このように、一度途絶えた技術は簡単には戻らないのです。

国産化できるまで技術力を成長させるには、数十年という時間と投資を要します。

その覚悟と辛抱強さが無ければ、もう二度と装備品国産化は無理でしょう。

結局ウクライナへ防衛装備品を供与できるのか

昨年の防衛費増額の報道と同時に、米軍兵器の輸入の話が出ていました。

これがどうなるのかはわかりませんが、輸入が右肩上がりに増える一方で、国産につながる装備品開発事業が激減している傾向に変化はなさそうです。

国産防衛装備品が激減する中、日本はウクライナへ何を供与できるのでしょうか。

前述のとおり、これまでウクライナが供与を欲してきた種別の兵器に対応する国産装備はありません。

そうなると、ウクライナニーズではなく、装備品供与の実績作りという日本ニーズで輸出することになるのでしょう。

これまでヘルメット、防毒マスク、防弾チョッキ、トラック等を供与してきましたが、今回も同じようなデュアルユース装備品(民生・防衛両用品)の供与が予想されます。

防衛装備移転三原則等の制度を改正して、ウクライナニーズに応える種別の(殺傷能力を有する)装備品を輸出すべきだという論調も目立ちます。

確かに国際貢献の範囲を広げるため、この機会に制度改正することは大切なことと存じます。

しかし、誠に残念ながら今般のウクライナニーズに応えることは叶わないでしょう。

輸出するしない以前の問題として、日本では当該種別の国産装備品開発が事実上途絶しているのですから。

無い袖は振れないのです。

今後、日本が他国と同様に軍事的にも国際貢献できる国を目指すならば、装備品輸出の制度改正だけではなく、装備品国産化の制度改正も実施しないと手遅れになります。

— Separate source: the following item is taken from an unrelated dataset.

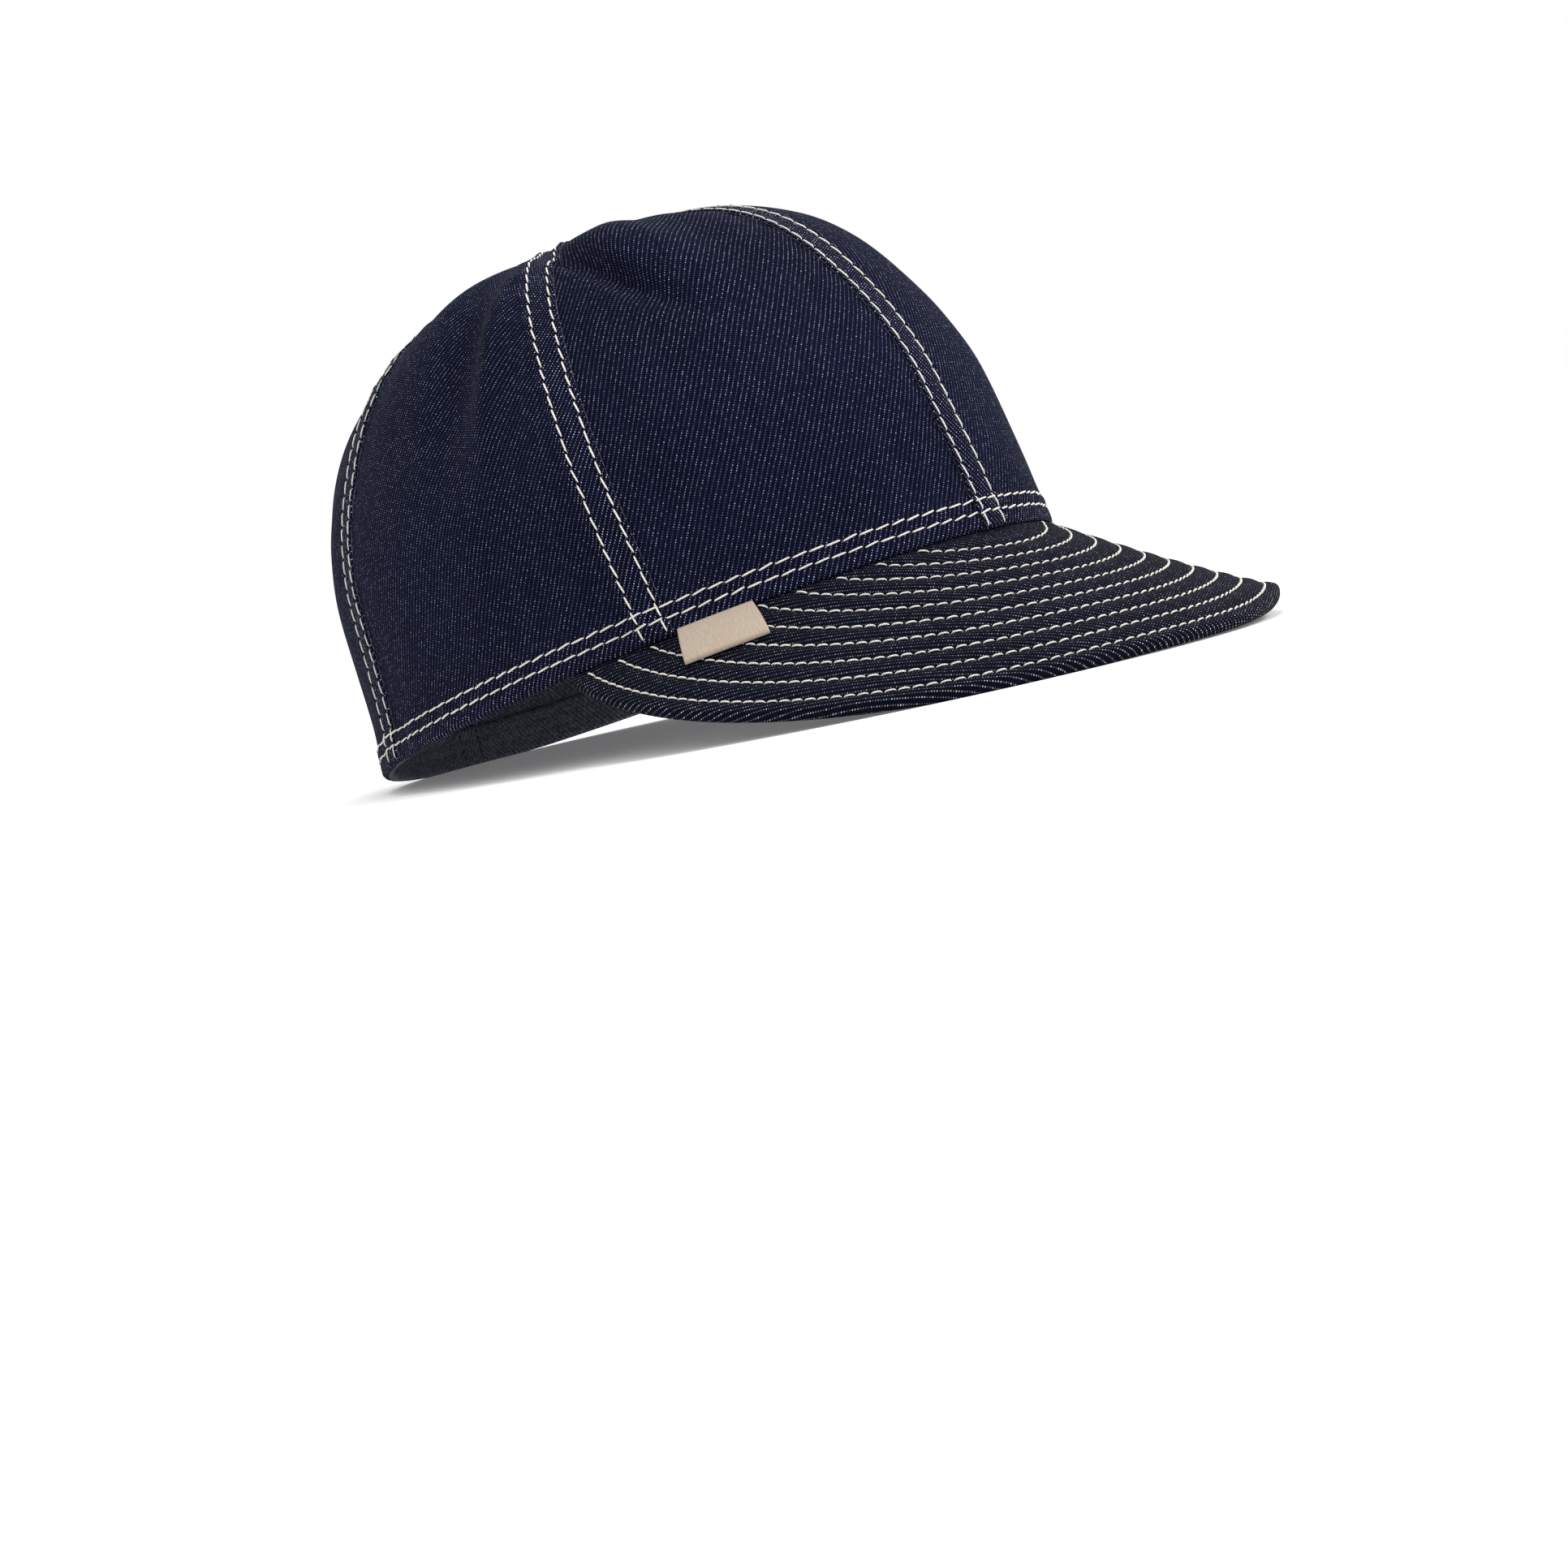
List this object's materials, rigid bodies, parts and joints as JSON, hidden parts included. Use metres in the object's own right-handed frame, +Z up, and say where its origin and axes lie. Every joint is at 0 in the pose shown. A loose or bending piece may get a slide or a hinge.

装備開発の実務経験を有する世代の技術者の定年まで、もう時間は無いのですから。

追記:ライセンス生産品の地対空ミサイル「パトリオット」を輸出(2023.12)

自民・公明実務者協議で、ライセンス国産の装備品を米国へ輸出する方向で調整に入ったという情報が複数のメディアから報じられました。

ライセンス国産の装備品として、具体的には地対空ミサイル「パトリオット(PAC-3)」などが候補となっているとのことです。

当記事ではPAC-3は開発国が米国なので輸出不可と整理していましたが、米国に対する輸出であればライセンス上の問題はありません。

間接的であっても、ウクライナのニーズに応える装備品を輸出できることは、良いことだと思います。

一方、当記事のもうひとつの主題であった防衛技術基盤の維持という観点では、またもや機会を逸してしまった感は否めません。

米国の設計図面に従って物を作り提供する、これは朝鮮戦争特需と同様、防衛生産基盤の維持や経済的効果は期待できるかもしれませんが、防衛技術基盤への投資にはならないのです。

もちろん、初めて製造するライセンス国産装備品であれば技術的ノウハウの吸収を期待できますが、既に相当数製造実績があるライセンス国産装備品であれば、技術的波及効果は期待できません。

このまま米軍装備品の下請け生産が主流になるようなことがあれば、我が国の装備品開発能力は衰退・断絶し、我が国の防衛産業も防衛省自衛隊なぞ見向きもせず、米軍装備品の生産受注に躍起になることでしょう。

それが営利企業として自然だと思います。

私は我が国の装備品開発能力の維持育成が重要と思っていますが、最終的に我が国の生存と繁栄が達せられるのであれば、下請けJAPANでも構いません。

それが様々な角度から国益を考え抜いたうえでの結論ならばです。

間違っても「ウクライナ支援問題は、とりあえず米国へライセンス装備品を輸出して幕引きしよう」などという、場当たり的対応でないことを願っております。